The Future is Fluent: A Look Ahead at the Matter Protocol
The complexity of bridges and competing standards is a well-known friction point in the smart home world. The industry’s answer is Matter, a new, unified connectivity standard backed by major players like Apple, Google, and Amazon. In a Matter-enabled future, devices will be able to speak to each other directly over a local IP network, reducing reliance on proprietary bridges and cloud servers. This promises to make smart home integration more reliable, secure, and seamless. While the transition will take time, it points to a future where teaching your lock to talk to your lights will be as simple as plugging them in.
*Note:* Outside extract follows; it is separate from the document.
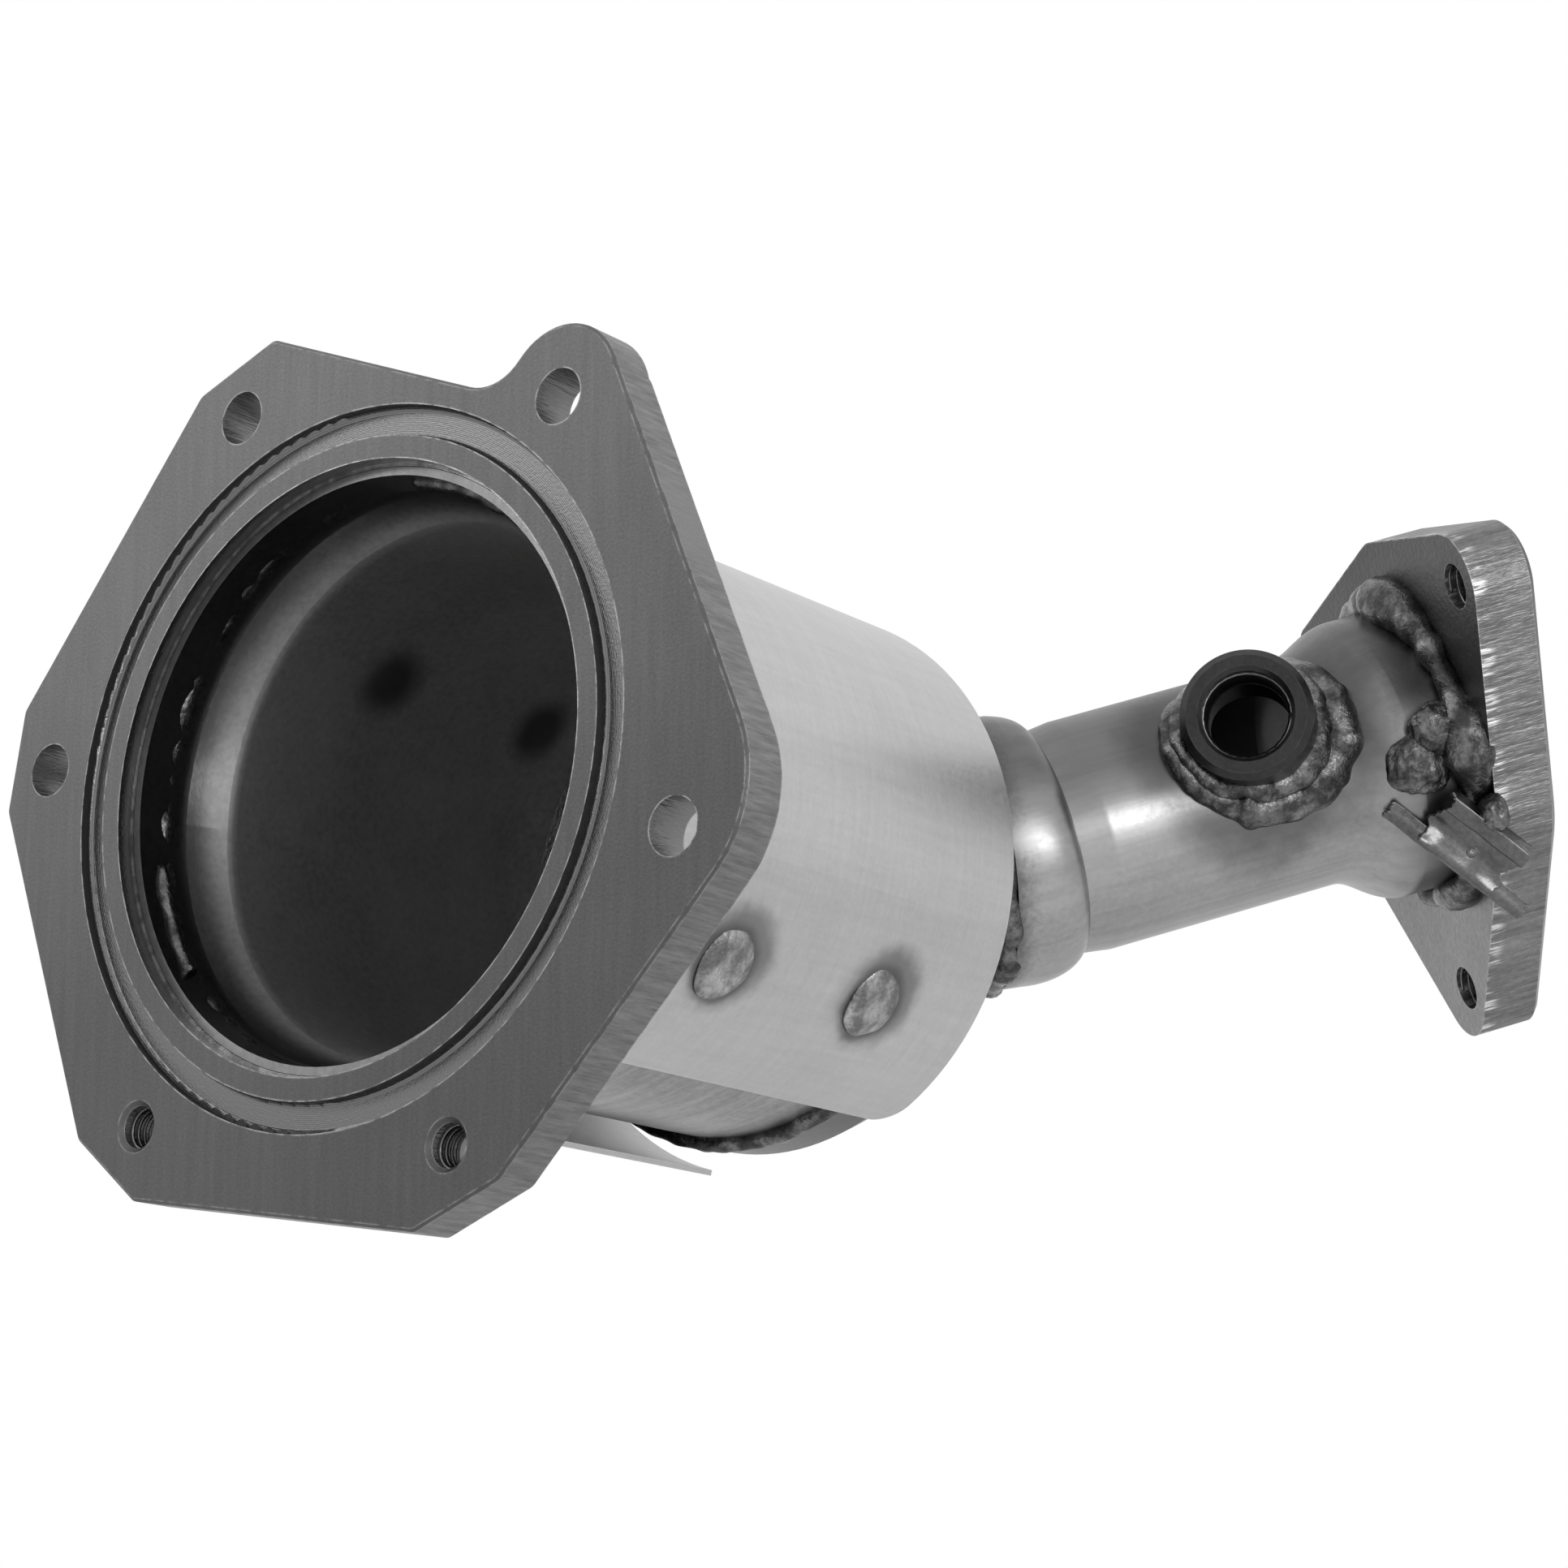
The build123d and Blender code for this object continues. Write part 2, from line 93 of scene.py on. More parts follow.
# Torn hanger, in the pipe's frame. It starts at an angle in degrees, a gap over the pipe and a
# distance along it. Its two sections are in millimetres, across the way it runs.
hanger_start = (215.2, 1.8 * mm, 58.2 * mm)
hanger_along = Vector((0.138, -0.773, 0.619))
hanger_facing = Vector((-0.77, -0.48, -0.42))
hanger_sheet = 0.96 * mm
channel_path = ((0, 1.2), (7.6, 1.2), (8.3, 3.4), (11.2, 3.4), (11.9, 0.6))
strap_path = ((-1.0, 0.2), (2.6, 0.0))

# Weld beads: sides of the section, and steps in a full turn
bead_sides = 16
bead_steps = 300

# Camera at the photograph's viewpoint
camera_place = Vector((-387.997, -382.933, -148.382)) * mm
camera_azimuth = radians(-52.716)
camera_elevation = radians(-15.014)
camera_lens = 82.78

# Studio
floor_level = -0.36
floor_radius = 9.0
bright_side = (0.62, -0.62, 0.48)

# Threads: pitch in millimetres by the tapping drill's radius, and steps in a turn
thread_pitches = {3.4: 1.25, 4.25: 1.5, 8.2: 1.5}
thread_steps = 28


def basis(origin, axis, up=Vector((0, 0, 1))):
    """Matrix of a frame whose z runs along axis and whose y is as near to up as it can be."""
    z = Vector(axis).normalized()
    x = up.cross(z).normalized()
    y = z.cross(x)
    return Matrix.Translation(origin) @ Matrix((x, y, z)).transposed().to_4x4()


main_frame = basis(Vector(), Vector((1, 0, 0)))
pipe_frame = basis(knee, pipe_axis)
bell_axis = Vector((cos(bell_pitch) * cos(bell_yaw), -cos(bell_pitch) * sin(bell_yaw), sin(bell_pitch)))
bell_frame = basis(knee, bell_axis)
boss_frame = basis(boss_face, boss_axis)


# Node helpers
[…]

Conclusion: From a Locked Door to a Listening Home
Integrating your smart lock is the step that elevates it from a personal convenience to a cornerstone of your smart home. By understanding the roles of Bluetooth, Wi–Fi, voice assistants, and automation services, you can transform your front door from a passive barrier into an active participant in the daily life of your home. It ceases to be just a lock and becomes a sensor, a trigger, a status reporter—the listening post that signals the ever-changing state of your personal sanctuary.